**WHAT YOU ARE ASKED TO DO**
Collect each line of the records containing the string "attach".

[start of DATASET RECORDS]

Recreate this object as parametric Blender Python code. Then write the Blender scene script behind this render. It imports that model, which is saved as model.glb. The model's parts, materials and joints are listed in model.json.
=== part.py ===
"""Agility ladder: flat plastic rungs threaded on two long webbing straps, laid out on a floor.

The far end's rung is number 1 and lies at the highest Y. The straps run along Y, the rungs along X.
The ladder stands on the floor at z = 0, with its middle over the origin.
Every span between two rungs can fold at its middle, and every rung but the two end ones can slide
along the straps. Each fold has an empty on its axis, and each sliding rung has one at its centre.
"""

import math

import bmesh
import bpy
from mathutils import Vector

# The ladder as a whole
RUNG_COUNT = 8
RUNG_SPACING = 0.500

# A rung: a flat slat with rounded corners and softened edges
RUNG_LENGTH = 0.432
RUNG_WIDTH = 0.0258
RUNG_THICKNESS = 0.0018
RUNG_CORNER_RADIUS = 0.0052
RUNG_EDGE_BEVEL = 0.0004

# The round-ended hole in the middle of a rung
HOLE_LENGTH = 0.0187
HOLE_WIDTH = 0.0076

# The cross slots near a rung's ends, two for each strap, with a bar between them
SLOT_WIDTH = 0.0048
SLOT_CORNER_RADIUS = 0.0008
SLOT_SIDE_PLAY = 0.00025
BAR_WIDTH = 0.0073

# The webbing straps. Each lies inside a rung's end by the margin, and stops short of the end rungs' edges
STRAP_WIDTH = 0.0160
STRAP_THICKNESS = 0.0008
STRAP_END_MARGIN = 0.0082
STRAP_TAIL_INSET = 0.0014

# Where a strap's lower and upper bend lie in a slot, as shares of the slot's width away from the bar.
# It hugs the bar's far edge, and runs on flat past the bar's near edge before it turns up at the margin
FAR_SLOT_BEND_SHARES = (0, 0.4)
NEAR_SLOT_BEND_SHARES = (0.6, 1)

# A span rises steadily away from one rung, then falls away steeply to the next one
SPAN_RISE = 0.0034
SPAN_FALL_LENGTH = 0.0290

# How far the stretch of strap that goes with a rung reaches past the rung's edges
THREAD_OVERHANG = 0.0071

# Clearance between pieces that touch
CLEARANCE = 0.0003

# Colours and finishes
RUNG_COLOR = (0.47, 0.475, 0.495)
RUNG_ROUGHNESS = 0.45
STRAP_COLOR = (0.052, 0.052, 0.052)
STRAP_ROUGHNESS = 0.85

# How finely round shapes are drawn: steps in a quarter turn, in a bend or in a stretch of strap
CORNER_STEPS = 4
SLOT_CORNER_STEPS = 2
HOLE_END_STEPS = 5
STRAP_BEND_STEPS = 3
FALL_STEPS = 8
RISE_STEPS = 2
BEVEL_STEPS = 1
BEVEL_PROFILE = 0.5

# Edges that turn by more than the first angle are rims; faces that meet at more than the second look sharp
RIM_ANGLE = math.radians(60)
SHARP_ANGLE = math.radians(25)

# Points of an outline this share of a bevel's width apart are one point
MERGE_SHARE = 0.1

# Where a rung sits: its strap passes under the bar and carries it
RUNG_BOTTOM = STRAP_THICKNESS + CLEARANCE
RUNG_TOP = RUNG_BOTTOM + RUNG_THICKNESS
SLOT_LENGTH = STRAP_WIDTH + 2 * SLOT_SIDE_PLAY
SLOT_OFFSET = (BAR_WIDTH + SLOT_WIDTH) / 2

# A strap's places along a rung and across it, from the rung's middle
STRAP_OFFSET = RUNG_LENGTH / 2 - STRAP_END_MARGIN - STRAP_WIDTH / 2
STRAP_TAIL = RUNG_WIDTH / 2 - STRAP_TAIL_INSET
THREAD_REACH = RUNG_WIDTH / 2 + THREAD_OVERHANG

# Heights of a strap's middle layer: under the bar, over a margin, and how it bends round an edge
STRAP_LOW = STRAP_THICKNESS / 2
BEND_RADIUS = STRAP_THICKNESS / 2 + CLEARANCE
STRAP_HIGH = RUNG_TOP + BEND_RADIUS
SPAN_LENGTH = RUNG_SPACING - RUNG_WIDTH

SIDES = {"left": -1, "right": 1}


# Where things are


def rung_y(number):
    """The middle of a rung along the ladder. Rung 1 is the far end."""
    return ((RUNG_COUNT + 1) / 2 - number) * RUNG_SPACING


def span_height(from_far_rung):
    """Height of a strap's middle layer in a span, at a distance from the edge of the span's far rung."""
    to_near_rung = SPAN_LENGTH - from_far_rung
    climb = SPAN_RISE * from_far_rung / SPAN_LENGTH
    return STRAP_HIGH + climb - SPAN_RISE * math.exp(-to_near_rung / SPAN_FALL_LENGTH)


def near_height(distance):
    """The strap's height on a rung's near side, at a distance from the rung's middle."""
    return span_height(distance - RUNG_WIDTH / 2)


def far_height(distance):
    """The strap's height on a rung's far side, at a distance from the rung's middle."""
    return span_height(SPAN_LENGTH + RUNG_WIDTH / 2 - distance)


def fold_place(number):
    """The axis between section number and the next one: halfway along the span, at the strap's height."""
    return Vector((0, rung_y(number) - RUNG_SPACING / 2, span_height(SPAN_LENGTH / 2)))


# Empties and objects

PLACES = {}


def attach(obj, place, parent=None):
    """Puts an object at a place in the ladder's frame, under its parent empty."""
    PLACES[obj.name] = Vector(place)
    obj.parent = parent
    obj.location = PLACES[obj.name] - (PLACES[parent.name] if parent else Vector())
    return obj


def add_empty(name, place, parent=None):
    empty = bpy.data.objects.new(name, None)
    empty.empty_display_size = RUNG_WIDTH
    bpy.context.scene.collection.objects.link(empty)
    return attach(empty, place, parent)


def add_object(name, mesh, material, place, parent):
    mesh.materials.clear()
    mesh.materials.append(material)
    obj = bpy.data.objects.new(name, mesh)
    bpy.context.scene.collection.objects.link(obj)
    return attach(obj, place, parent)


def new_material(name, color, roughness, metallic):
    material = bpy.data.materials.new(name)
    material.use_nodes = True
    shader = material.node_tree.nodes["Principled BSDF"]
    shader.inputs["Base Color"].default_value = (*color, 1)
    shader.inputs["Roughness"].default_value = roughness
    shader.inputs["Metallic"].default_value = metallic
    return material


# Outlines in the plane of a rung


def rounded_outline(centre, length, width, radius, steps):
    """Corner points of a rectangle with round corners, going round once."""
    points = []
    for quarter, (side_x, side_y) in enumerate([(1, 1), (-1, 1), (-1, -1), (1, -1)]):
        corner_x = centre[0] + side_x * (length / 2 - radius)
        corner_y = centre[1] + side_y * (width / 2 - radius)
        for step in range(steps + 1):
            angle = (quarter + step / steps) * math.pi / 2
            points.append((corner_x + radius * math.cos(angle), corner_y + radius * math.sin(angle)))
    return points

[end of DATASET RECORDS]
[start of DATASET RECORDS]

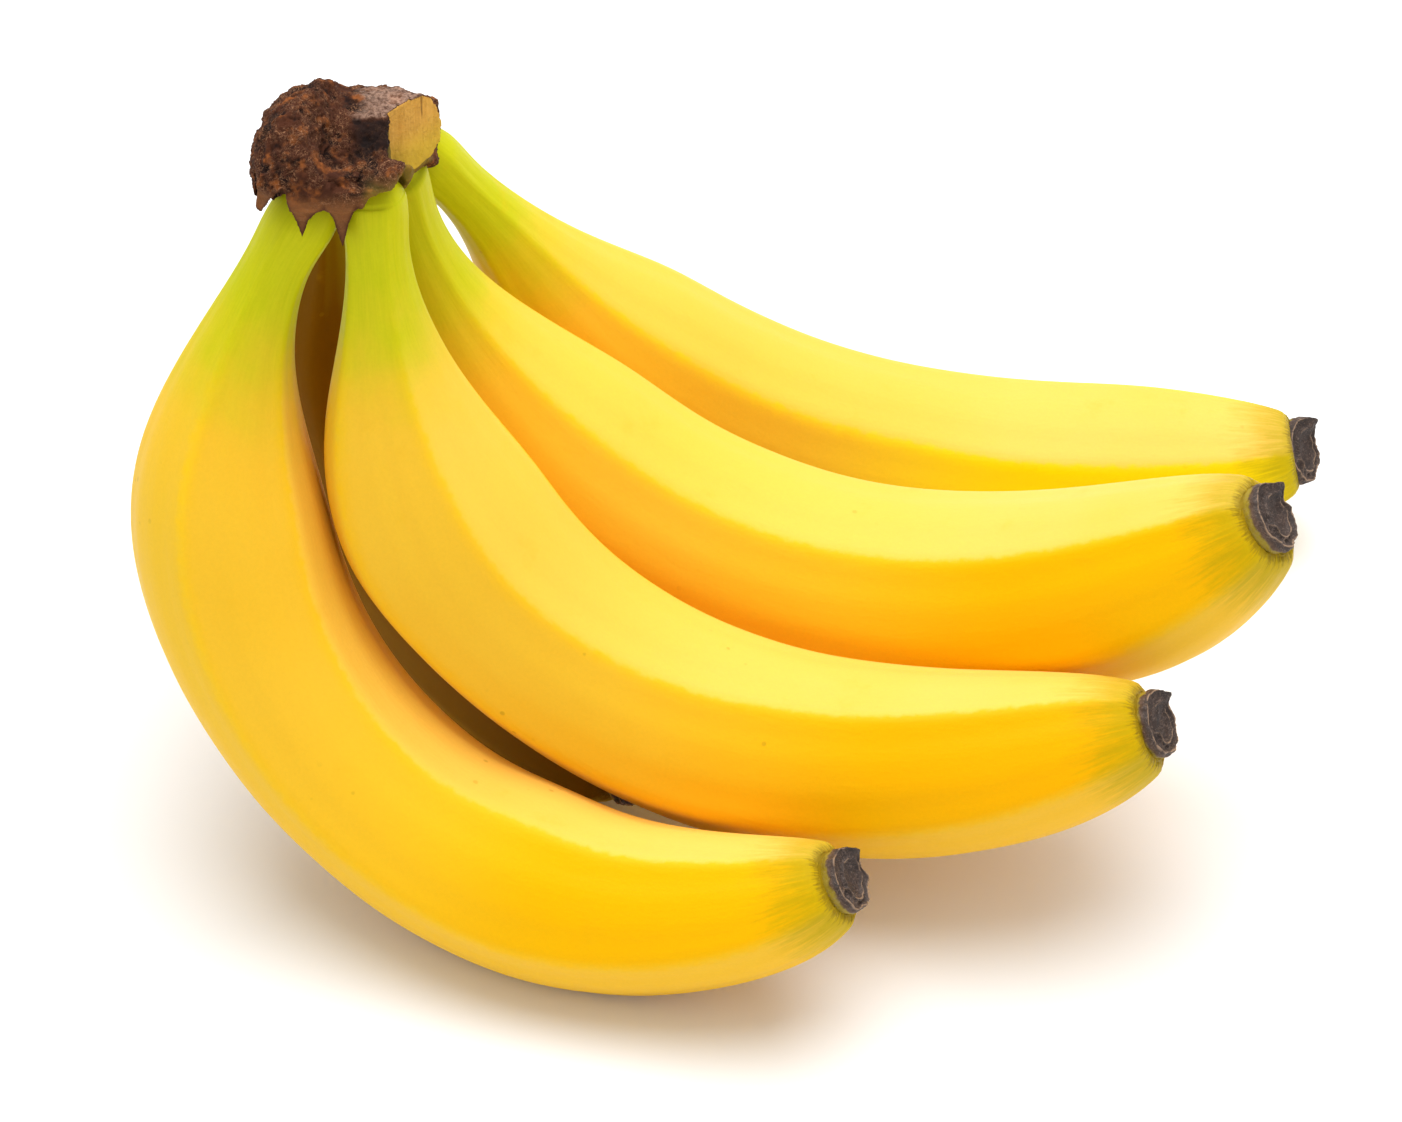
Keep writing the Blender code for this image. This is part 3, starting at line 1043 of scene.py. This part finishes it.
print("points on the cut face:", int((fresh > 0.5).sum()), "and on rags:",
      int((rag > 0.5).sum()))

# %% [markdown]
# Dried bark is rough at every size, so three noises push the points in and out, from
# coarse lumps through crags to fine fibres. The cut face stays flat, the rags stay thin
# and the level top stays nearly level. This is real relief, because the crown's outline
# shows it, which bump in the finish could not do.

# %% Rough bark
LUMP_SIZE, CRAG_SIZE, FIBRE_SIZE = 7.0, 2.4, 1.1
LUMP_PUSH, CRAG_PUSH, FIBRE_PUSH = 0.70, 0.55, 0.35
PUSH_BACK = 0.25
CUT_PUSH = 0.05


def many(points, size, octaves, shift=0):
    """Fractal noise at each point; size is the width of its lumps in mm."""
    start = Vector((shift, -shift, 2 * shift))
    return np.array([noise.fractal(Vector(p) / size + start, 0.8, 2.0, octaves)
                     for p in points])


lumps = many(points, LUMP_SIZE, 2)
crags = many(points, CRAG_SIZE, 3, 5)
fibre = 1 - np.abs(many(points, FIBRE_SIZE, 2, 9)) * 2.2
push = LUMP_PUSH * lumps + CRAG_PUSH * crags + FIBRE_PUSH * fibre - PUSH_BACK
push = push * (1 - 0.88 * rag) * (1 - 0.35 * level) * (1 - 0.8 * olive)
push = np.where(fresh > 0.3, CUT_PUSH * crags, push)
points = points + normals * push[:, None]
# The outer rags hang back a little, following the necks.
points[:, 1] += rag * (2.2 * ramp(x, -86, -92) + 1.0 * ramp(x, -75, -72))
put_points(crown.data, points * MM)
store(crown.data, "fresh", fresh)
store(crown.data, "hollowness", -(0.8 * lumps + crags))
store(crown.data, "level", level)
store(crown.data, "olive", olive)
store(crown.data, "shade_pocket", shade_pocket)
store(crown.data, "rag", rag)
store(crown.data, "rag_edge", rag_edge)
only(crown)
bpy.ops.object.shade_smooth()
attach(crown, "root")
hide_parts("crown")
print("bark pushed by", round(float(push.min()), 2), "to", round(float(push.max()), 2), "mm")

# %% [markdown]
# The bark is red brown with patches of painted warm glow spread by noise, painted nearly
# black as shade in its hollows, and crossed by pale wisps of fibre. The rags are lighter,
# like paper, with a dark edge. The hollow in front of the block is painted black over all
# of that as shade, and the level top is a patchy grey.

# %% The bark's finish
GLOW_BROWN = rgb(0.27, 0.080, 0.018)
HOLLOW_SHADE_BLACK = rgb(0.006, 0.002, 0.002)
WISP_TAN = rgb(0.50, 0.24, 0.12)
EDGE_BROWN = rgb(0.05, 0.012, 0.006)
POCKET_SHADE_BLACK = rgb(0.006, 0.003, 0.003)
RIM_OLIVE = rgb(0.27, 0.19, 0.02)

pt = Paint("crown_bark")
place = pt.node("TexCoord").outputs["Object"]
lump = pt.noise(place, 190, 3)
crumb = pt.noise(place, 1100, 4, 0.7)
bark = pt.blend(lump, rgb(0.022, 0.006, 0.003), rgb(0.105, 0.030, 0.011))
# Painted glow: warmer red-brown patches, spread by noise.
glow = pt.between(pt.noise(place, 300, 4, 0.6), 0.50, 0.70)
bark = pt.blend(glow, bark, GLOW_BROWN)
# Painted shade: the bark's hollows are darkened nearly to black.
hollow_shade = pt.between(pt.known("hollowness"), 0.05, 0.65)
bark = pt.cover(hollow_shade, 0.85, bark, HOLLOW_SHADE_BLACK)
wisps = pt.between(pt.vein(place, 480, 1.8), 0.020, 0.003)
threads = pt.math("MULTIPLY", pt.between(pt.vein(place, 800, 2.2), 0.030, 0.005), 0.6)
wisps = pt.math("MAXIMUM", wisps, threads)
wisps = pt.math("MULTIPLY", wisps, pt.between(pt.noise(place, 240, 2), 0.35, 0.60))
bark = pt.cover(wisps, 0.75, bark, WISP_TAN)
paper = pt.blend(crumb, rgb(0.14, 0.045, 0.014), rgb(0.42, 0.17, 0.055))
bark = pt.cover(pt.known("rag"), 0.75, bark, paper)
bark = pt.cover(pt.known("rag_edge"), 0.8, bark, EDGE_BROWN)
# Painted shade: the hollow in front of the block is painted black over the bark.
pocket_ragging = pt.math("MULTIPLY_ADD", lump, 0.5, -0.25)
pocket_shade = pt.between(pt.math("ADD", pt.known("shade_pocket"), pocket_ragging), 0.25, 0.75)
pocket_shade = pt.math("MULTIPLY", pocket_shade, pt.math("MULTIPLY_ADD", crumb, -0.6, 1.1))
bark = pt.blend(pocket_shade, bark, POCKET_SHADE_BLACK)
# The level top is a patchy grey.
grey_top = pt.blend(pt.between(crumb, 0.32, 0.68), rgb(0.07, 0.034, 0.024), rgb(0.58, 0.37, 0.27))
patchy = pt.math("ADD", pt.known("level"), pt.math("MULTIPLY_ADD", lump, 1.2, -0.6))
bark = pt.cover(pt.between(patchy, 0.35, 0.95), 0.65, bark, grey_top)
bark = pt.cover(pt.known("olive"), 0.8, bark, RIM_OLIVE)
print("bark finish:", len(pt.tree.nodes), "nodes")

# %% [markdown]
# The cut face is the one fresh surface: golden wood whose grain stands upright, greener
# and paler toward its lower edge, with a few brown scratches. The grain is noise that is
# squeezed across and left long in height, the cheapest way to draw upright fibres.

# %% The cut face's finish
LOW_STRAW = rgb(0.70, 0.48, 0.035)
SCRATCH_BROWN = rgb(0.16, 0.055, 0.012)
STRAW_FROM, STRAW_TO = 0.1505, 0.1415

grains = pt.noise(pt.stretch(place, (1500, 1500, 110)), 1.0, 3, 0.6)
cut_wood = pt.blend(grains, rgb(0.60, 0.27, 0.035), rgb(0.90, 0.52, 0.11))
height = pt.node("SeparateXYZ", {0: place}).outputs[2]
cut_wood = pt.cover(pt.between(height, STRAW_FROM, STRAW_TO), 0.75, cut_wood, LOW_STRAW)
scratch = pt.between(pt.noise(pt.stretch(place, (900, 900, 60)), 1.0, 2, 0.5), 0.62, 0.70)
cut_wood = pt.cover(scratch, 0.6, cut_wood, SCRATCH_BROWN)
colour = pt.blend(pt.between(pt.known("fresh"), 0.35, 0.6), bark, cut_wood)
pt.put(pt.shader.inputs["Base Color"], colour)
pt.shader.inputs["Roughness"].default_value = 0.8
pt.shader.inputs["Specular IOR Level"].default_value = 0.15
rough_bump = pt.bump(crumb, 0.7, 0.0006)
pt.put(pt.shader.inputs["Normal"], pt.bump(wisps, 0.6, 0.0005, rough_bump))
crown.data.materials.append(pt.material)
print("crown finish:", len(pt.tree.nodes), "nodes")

[end of DATASET RECORDS]

**TASK RESPONSE**
def attach(obj, place, parent=None):
    return attach(empty, place, parent)
    return attach(obj, place, parent)
attach(crown, "root")